Will this week in Washington be different?

First there is the issue of Norman's role with the Redskins. Cowboys coach Jason Garrett said he doesn't know if Norman will "travel'' with Dez, that is, cover him all over the field. Linehan thinks the answer is "yes.'' Bryant's belief?

“Yeah, I’m pretty sure he’s going to get that opportunity Sunday,'' Dez said. "“I want the challenge just like he wants the challenge. It’s going to be fun game Sunday. Mutual respect from each other. We’re just going to go out there and put on a good game. It’s not about me or him. It’s about each other’s team.”

One of these teams is going to start 0-2 and be stuck with the fact that 88 percent of the time, 0-2 teams fail to make the playoffs. The Cowboys can help themselves by mimicking what Pittsburgh did to Washington in Week 1, as Antonio Brown was targeted 11 times (as opposed to Dez' eight) and ended with eight receptions for 126 yards and two touchdowns.

“Well, it’s always fun to see another guy at that position have a hell of a game,'' Bryant said. "Kudos to AB. He’s one of the best in this league. I’m with the Cowboys and we have to stick to what our game plan is. Whatever that is, we’re going to try our best to execute it.”

Maybe the Redskins stick with what didn't work by keeping Norman (and his $75-mil contract) on one side and Bashaud Breeland on the other. If so, maybe the Cowboys will move Dez to position himself in front of the lesser player. But more importantly, the Cowboys will almost certainly not only move Bryant in formations but also alter his route tree so Dak Prescott doesn't have to sling it 20 yards to find him.

Short routes. Quick routes. Crossing routes. Screen passes. That can -- should -- be integrated into Dez' game this week.
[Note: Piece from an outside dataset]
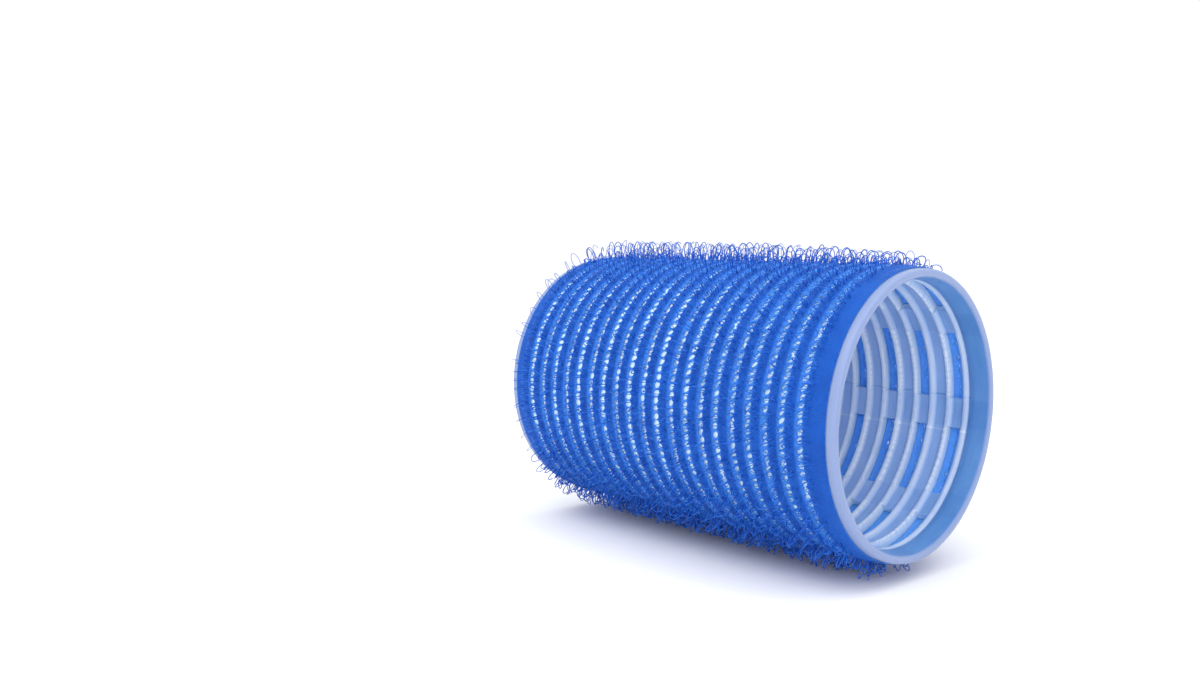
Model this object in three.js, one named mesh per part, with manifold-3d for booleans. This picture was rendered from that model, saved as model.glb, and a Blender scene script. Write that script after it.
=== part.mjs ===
// Self-grip hair roller: an open plastic core, a woven sleeve bonded on it, and rows of hooks on that.
// Millimetres, +Z up. The roller lies on its side, its axis along X, with its lowest hooks on the plane Z = 0.
// The origin is on that plane, under the middle of the axis.

import * as THREE from "three";
import * as BufferGeometryUtils from "three/addons/utils/BufferGeometryUtils.js";
import Module from "manifold-3d";

// ---- driving dimensions -------------------------------------------------------------------------

const CORE_LENGTH = 63.3;
const CORE_OUTER_RADIUS = 20.0;
const CORE_WALL = 1.5;
const RIM_ROUNDING = 0.4;

const WEAVE_PITCH = 2.78;          // from one hook row to the next
const HOOK_ROWS = 21;
const HOOK_ROW_WIDTH = 1.7;
const HOOK_TIP_HEIGHT = 22.75;     // from the axis to the flat that the roller lies on

const GROOVE_COUNT = 20;           // round the bore, each one midway between two hook rows
const GROOVE_DEPTH = 0.6;
const GROOVE_WIDTH = 1.78;         // at its mouth
const GROOVE_DRAFT = 0.1;          // how far each side leans in

const WINDOW_ROWS = 10;            // in every second groove, from the +X mouth on
const WINDOW_WIDTH = 1.9;          // along the axis
const BAR_COUNT = 8;
const BAR_ANGLE = 13;              // degrees of the circle that one lengthwise bar takes
const BAR_PHASE = -5;              // degrees from +Y, towards +Z, to the middle of the first bar

const SLEEVE_LENGTH = 61.7;
const SLEEVE_THICKNESS = 0.35;
const FITTING_GAP = 0.06;          // core to cloth, and cloth to hook rows

const TUBE_SIDES = 40;
const HOOK_SIDES = 24;

// ---- worked out from them -----------------------------------------------------------------------

const BORE_RADIUS = CORE_OUTER_RADIUS - CORE_WALL;
const GROOVE_RADIUS = BORE_RADIUS + GROOVE_DEPTH;
const WINDOW_ANGLE = 360 / BAR_COUNT - BAR_ANGLE;
const SLEEVE_INNER_RADIUS = CORE_OUTER_RADIUS + FITTING_GAP;
const SLEEVE_OUTER_RADIUS = SLEEVE_INNER_RADIUS + SLEEVE_THICKNESS;
const HOOK_FLAT_RATIO = Math.cos(Math.PI / HOOK_SIDES);
const HOOK_ROOT_RADIUS = (SLEEVE_OUTER_RADIUS + FITTING_GAP) / HOOK_FLAT_RATIO;
const HOOK_TIP_RADIUS = HOOK_TIP_HEIGHT / HOOK_FLAT_RATIO;

// ---- materials ----------------------------------------------------------------------------------

const milkyPlastic = new THREE.MeshStandardMaterial({ color: 0xb4c6ea, roughness: 0.42, metalness: 0 });
const blueCloth = new THREE.MeshStandardMaterial({ color: 0x2461cb, roughness: 0.85, metalness: 0 });
const blueFilament = new THREE.MeshStandardMaterial({ color: 0x2f6bd2, roughness: 0.35, metalness: 0 });

// ---- shape helpers ------------------------------------------------------------------------------

// A closed section of [radius, x] corners turned about the X axis, with one flat facet straight down.
function turned(section, sides) {
  const corners = section.map(([radius, x]) => new THREE.Vector2(radius, x));
  corners.push(corners[0].clone());
  const ring = new THREE.LatheGeometry(corners, sides);
  ring.rotateY(Math.PI / sides);
  ring.rotateZ(-Math.PI / 2);
  return ring;
}

function ringSection(innerRadius, outerRadius, length) {
  const half = length / 2;
  return [
    [innerRadius, -half],
    [outerRadius, -half],
    [outerRadius, half],
    [innerRadius, half],
  ];
}

// Where one of `count` features, spaced by the weave and counted from the +X mouth, has its middle.
function rowMiddle(index, count) {
  return ((count - 1) / 2 - index) * WEAVE_PITCH;
}

function grooveSection(middle) {
  const mouth = GROOVE_WIDTH / 2;
  const floor = mouth - GROOVE_DRAFT;
  return [
    [BORE_RADIUS, middle + mouth],
    [GROOVE_RADIUS, middle + floor],
    [GROOVE_RADIUS, middle - floor],
    [BORE_RADIUS, middle - mouth],
  ];
}

// The core's wall: both edges of each rim are eased by RIM_ROUNDING, and grooves leave low ridges inside.
function coreSection() {
  const end = CORE_LENGTH / 2;
  const shoulder = end - RIM_ROUNDING;
  const section = [
    [BORE_RADIUS + RIM_ROUNDING, -end],
    [CORE_OUTER_RADIUS - RIM_ROUNDING, -end],
    [CORE_OUTER_RADIUS, -shoulder],
    [CORE_OUTER_RADIUS, shoulder],
    [CORE_OUTER_RADIUS - RIM_ROUNDING, end],
    [BORE_RADIUS + RIM_ROUNDING, end],
    [BORE_RADIUS, shoulder],
  ];
  for (let groove = 0; groove < GROOVE_COUNT; groove += 1) {
    section.push(...grooveSection(rowMiddle(groove, GROOVE_COUNT)));
  }
  section.push([BORE_RADIUS, -shoulder]);
  return section;
}

// A wedge that cuts one window through the wall. Its sides run along radii and its middle is on +Y.
function windowCutter() {
  const innerReach = BORE_RADIUS - CORE_WALL;
  const outerReach = CORE_OUTER_RADIUS + CORE_WALL;
  const halfAngle = THREE.MathUtils.degToRad(WINDOW_ANGLE / 2);
  const outline = new THREE.Shape();
  outline.moveTo(innerReach * Math.cos(halfAngle), -innerReach * Math.sin(halfAngle));
  outline.lineTo(outerReach * Math.cos(halfAngle), -outerReach * Math.sin(halfAngle));
  outline.lineTo(outerReach, 0);
  outline.lineTo(outerReach * Math.cos(halfAngle), outerReach * Math.sin(halfAngle));
  outline.lineTo(innerReach * Math.cos(halfAngle), innerReach * Math.sin(halfAngle));
  outline.closePath();
  const wedge = new THREE.ExtrudeGeometry(outline, { depth: WINDOW_WIDTH, bevelEnabled: false });
  wedge.translate(0, 0, -WINDOW_WIDTH / 2);
  wedge.rotateX(Math.PI / 2);
  wedge.rotateZ(Math.PI / 2);
  return wedge;
}

// ---- booleans -----------------------------------------------------------------------------------

const wasm = await Module();
wasm.setup();

function toSolid(geometry) {
  const bare = geometry.clone();
  bare.deleteAttribute("normal");
  bare.deleteAttribute("uv");
  const merged = BufferGeometryUtils.mergeVertices(bare);
  const mesh = new wasm.Mesh({
    numProp: 3,
    vertProperties: Float32Array.from(merged.attributes.position.array),
    triVerts: Uint32Array.from(merged.index.array),
  });
  return new wasm.Manifold(mesh);
}

function toGeometry(solid) {
  const mesh = solid.getMesh();
  const geometry = new THREE.BufferGeometry();
  geometry.setAttribute("position", new THREE.BufferAttribute(mesh.vertProperties, 3));
  geometry.setIndex(new THREE.BufferAttribute(mesh.triVerts, 1));
  geometry.computeVertexNormals();
  return geometry;
}

// ---- sub-parts ----------------------------------------------------------------------------------

function makeCore() {
  let core = toSolid(turned(coreSection(), TUBE_SIDES));
  for (let row = 0; row < WINDOW_ROWS; row += 1) {
    for (let bar = 0; bar < BAR_COUNT; bar += 1) {
      const angle = BAR_PHASE + ((bar + 0.5) * 360) / BAR_COUNT;
      const cutter = windowCutter();
      cutter.rotateX(THREE.MathUtils.degToRad(angle));
      cutter.translate(rowMiddle(2 * row, GROOVE_COUNT), 0, 0);
      core = core.subtract(toSolid(cutter));
    }
  }
  return new THREE.Mesh(toGeometry(core), milkyPlastic);
}

function makeSleeve() {
  const section = ringSection(SLEEVE_INNER_RADIUS, SLEEVE_OUTER_RADIUS, SLEEVE_LENGTH);
  return new THREE.Mesh(turned(section, TUBE_SIDES), blueCloth);
}

function makeHookRow() {
  const section = ringSection(HOOK_ROOT_RADIUS, HOOK_TIP_RADIUS, HOOK_ROW_WIDTH);
  return new THREE.Mesh(turned(section, HOOK_SIDES), blueFilament);
}

// ---- assembly -----------------------------------------------------------------------------------

const roller = new THREE.Group();
roller.position.z = HOOK_TIP_HEIGHT;

const core = makeCore();
core.name = "core_tube";
roller.add(core);

const sleeve = makeSleeve();
sleeve.name = "fabric_sleeve";
roller.add(sleeve);

for (let row = 0; row < HOOK_ROWS; row += 1) {
  const hooks = makeHookRow();
  hooks.name = `hook_row_${String(row + 1).padStart(2, "0")}`;
  hooks.position.x = rowMiddle(row, HOOK_ROWS);
  roller.add(hooks);
}

export default roller;
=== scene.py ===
import math

import bpy
import numpy as np
from mathutils import Matrix, Vector


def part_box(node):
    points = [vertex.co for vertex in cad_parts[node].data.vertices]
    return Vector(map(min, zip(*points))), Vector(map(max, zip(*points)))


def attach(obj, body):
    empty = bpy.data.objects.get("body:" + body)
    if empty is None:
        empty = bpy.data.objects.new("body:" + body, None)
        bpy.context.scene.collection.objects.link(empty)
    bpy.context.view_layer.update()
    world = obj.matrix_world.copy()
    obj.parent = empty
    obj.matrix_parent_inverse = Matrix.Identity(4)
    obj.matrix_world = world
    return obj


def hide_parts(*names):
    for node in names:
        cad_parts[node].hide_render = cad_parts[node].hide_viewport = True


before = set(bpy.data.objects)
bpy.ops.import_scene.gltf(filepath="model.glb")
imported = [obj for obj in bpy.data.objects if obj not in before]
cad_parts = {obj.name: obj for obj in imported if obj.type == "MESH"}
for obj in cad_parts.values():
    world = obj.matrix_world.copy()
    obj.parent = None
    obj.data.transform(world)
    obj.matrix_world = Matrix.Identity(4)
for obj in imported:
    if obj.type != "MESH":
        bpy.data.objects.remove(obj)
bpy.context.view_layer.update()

MM = 0.001
TAU = 2 * math.pi
rng = np.random.default_rng(41)

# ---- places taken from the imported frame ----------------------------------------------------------

core_low, core_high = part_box("core_tube")
cloth_low, cloth_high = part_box("fabric_sleeve")
ROW_NODES = sorted(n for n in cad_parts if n.startswith("hook_row_"))
MOUTH_X = core_high.x
AXIS_Z = (core_low.z + core_high.z) / 2
CORE_LENGTH = (core_high.x - core_low.x) / MM
CORE_OUTER = 20.0  # radii and lengths are in mm from here on, unless MM or the name says otherwise
BORE = 18.5
HEM = 0.5  # how far the cloth has drawn back from its nominal edge
CLOTH_START = (core_high.x - cloth_high.x) / MM + HEM
CLOTH_LENGTH = (cloth_high.x - cloth_low.x) / MM - 2 * HEM
CLOTH_INNER = 20.06
CLOTH_OUTER = 20.41
# How far in from the +X mouth each hook row is, and each row of holes between two of them.
ROW_S = [(MOUTH_X - (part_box(n)[0].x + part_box(n)[1].x) / 2) / MM for n in ROW_NODES]
PITCH = ROW_S[1] - ROW_S[0]
GAP_S = [s + PITCH / 2 for s in ROW_S[:-1]]


def place(s, phi, r):
    """Points s mm in from the +X mouth, at phi from -Y towards +Z, r mm from the axis."""
    s, phi, r = np.broadcast_arrays(s, phi, r)
    x = MOUTH_X - s * MM
    y = -r * MM * np.cos(phi)
    z = AXIS_Z + r * MM * np.sin(phi)
    return np.stack([x, y, z], -1)


# ---- mesh helpers --------------------------------------------------------------------------------


def make_object(name, points, quads, *materials, slots=None):
    """One object from an array of points and an array of quads. slots tells each quad's material."""
    mesh = bpy.data.meshes.new(name)
    points = np.ascontiguousarray(points.reshape(-1, 3), np.float32)
    quads = np.ascontiguousarray(quads, np.int32)
    mesh.vertices.add(len(points))
    mesh.vertices.foreach_set("co", points.ravel())
    mesh.loops.add(quads.size)
    mesh.loops.foreach_set("vertex_index", quads.ravel())
    mesh.polygons.add(len(quads))
    mesh.polygons.foreach_set("loop_start", np.arange(0, quads.size, 4, dtype=np.int32))
    for material in materials:
        mesh.materials.append(material)
    if slots is not None:
        mesh.polygons.foreach_set("material_index", np.ascontiguousarray(slots, np.int32))
    mesh.update(calc_edges=True)
    mesh.validate()
    mesh.shade_smooth()
    obj = bpy.data.objects.new(name, mesh)
    bpy.context.scene.collection.objects.link(obj)
    return obj


NEAR_SIDE = 3


def shell(outer, inner, keep):
    """A closed wall between two grids of points [line, column] that go round in columns.

    keep is False for the cells of the holes. Gives back the points in use and the quads, which of all the
    given points are in use, and the side that each quad is on: 0 outer, 1 inner, and in the openings 2 for
    the side with the higher line, NEAR_SIDE for the one with the lower line, 4 and 5 between columns.
    """
    lines, columns = outer.shape[:2]
    index = np.arange(lines * columns).reshape(lines, columns)
    nxt = np.roll(index, -1, axis=1)
    base = lines * columns
    a, b, c, d = index[:-1], nxt[:-1], nxt[1:], index[1:]
    top = np.stack([a, b, c, d], -1)[keep]
    low = np.stack([d, c, b, a], -1)[keep] + base
    walls = []

    def wall(p, q, where):
        walls.append(np.stack([q, p, p + base, q + base], -1)[where])

    none = np.zeros((1, columns), bool)
    above = np.vstack([none, keep])
    below = np.vstack([keep, none])
    wall(index, nxt, below & ~above)
    wall(nxt, index, above & ~below)
    left = np.roll(keep, 1, axis=1)
    wall(d, a, keep & ~left)
    wall(a, d, left & ~keep)
    groups = [top, low, *walls]
    quads = np.vstack(groups)
    side = np.repeat(np.arange(len(groups)), [len(group) for group in groups])
    points = np.concatenate([outer.reshape(-1, 3), inner.reshape(-1, 3)])
    used = np.zeros(len(points), bool)
    used[quads.ravel()] = True
    renumber = np.cumsum(used) - 1
    return points[used], renumber[quads], used, side


def float_attribute(obj, name, values):
    layer = obj.data.attributes.new(name, "FLOAT", "POINT")
    layer.data.foreach_set("value", np.ascontiguousarray(values, np.float32))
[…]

Of course, even if Dallas solves its offensive issues (which include a Giants game in which Collins, Free and Witten blocked poorly, creating a Cowboys offense that in terms of explosiveness was largely none-dimensional), there is the issue of trying to slow the Washington passing game. The Redskins don't look like they're going to be able to run the football well, but QB Kirk Cousins is blessed with receiving weapons that seem primed to create nightmares for a Dallas secondary that isn't going to have a healthy Orlando Scandrick at its disposal. 
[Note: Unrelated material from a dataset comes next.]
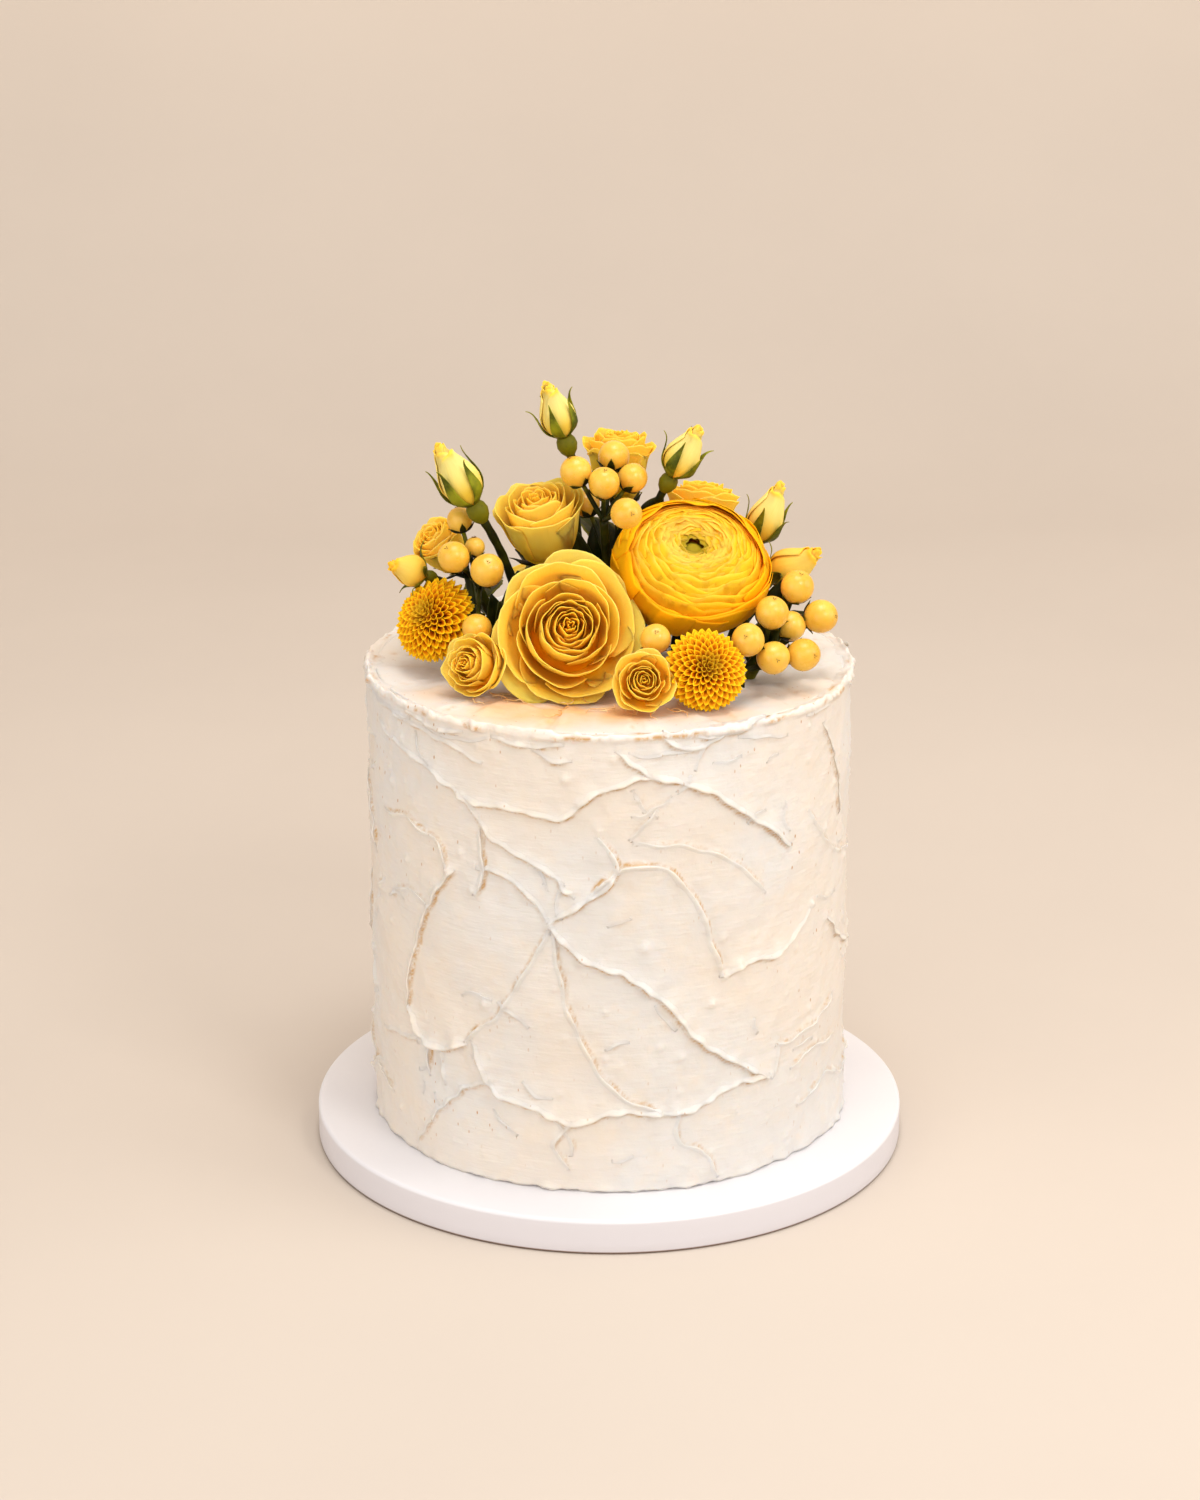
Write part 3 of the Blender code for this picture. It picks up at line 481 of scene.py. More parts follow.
def icingShader():
    material, tree, shader = newMaterial("buttercream", Roughness=0.5, Subsurface_Weight=0.18,
                                         Subsurface_Scale=0.004, Specular_IOR_Level=0.4)
    shader.inputs["Subsurface Radius"].default_value = (1.0, 0.62, 0.35)
    place = objectPlace(tree)
    cream = blendColour(tree, spread(tree, noiseOf(tree, place, 18.0, 3.0), 0.38, 0.62),
                        rgb(225, 215, 203), rgb(219, 215, 210))
    fine = noiseOf(tree, place, 95.0, 4.0, 0.6)
    cream = blendColour(tree, spread(tree, fine, 0.45, 0.75, 0.0, 0.45), cream, rgb(228, 213, 194))
    crumbly = noiseOf(tree, place, 420.0, 3.0, 0.65)
    # painted shade: tan along the foot of the lips, broken up by noise
    tint = sums(tree, "MULTIPLY", valueOf(tree, "creaseShade"), spread(tree, crumbly, 0.24, 0.60), clamp=True)
    cream = blendColour(tree, sums(tree, "MULTIPLY", sums(tree, "POWER", tint, 1.5), 0.95, clamp=True),
                        cream, rgb(194, 152, 98))
    # painted shade and orange reflected light on the icing under the flowers
    flowerShadeAndBounce = sums(tree, "MULTIPLY", valueOf(tree, "flowerShadeAndBounce"), spread(tree, noiseOf(tree, place, 60.0, 3.0), 0.1,
            0.6), clamp=True)
    cream = blendColour(tree, sums(tree, "MULTIPLY", flowerShadeAndBounce, 0.85), cream, rgb(230, 178, 114))
    shaken = objectPlace(tree, (1.0, 1.0, 0.45), (0.5, 0.6, 0))
    cells = addNode(tree, "ShaderNodeTexVoronoi", {"Vector": shaken, "Scale": 520.0, "Randomness": 1.0})
    chance = addNode(tree, "ShaderNodeSeparateColor", {"Color": cells.outputs["Color"]})
    dot = spread(tree, cells.outputs["Distance"], 0.20, 0.10)
    picked = sums(tree, "GREATER_THAN", chance.outputs["Red"], 0.60)
    zone = sums(tree, "MULTIPLY", valueOf(tree, "specks"), spread(tree, noiseOf(tree, place, 75.0, 2.0),
            0.46, 0.60))
    speck = sums(tree, "MULTIPLY", sums(tree, "MULTIPLY", dot, picked), zone, clamp=True)
    cream = blendColour(tree, sums(tree, "MULTIPLY", speck, 0.85), cream, rgb(184, 132, 74))
    tree.links.new(cream, shader.inputs["Base Color"])
    tree.links.new(spread(tree, fine, 0.2, 0.8, 0.34, 0.54), shader.inputs["Roughness"])
    # fine drag lines of the knife, which run two ways in patches
    first = noiseOf(tree, objectPlace(tree, (1.0, 1.0, 6.0), (0.35, 0.25, 0)), 130.0, 3.0, 0.55)
    second = noiseOf(tree, objectPlace(tree, (1.0, 1.0, 6.0), (-0.55, -0.4, 0)), 150.0, 3.0, 0.55)
    patch = spread(tree, noiseOf(tree, place, 30.0, 1.0), 0.45, 0.55)
    lines = sums(tree, "ADD", sums(tree, "MULTIPLY", first, patch), sums(tree, "MULTIPLY", second,
            sums(tree, "SUBTRACT", 1.0, patch)))
    drag = bumpOf(tree, lines, 0.35, 0.0006)
    pores = bumpOf(tree, noiseOf(tree, place, 900.0, 3.0, 0.6), 0.22, 0.00035, drag)
    tree.links.new(pores, shader.inputs["Normal"])
    return material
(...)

Scandrick hasn't been right all summer as he battles through a hamstring problem that caused him to leave the Giants game for a time (and also played a factor in him getting roasted for an Odell Beckham Jr. touchdown). So rookie Anthony Brown might have to take up the slot-corner slack and Dallas' Nickel defense -- in which Byron Jones might be able to stick with tight end Jordan Reed while J.J. Wilcox might not be able to stick with anybody -- may come away from its visit to our Nation's Capital looking like a Basket of Deplorables.

I think Dallas is going to solve its "Dez problem'' by tailoring an underneath passing game that gets him involved. But in the end, Dallas' inability to match up a healthy secondary with Washington's bountiful receiving crew might be the root of a new problem.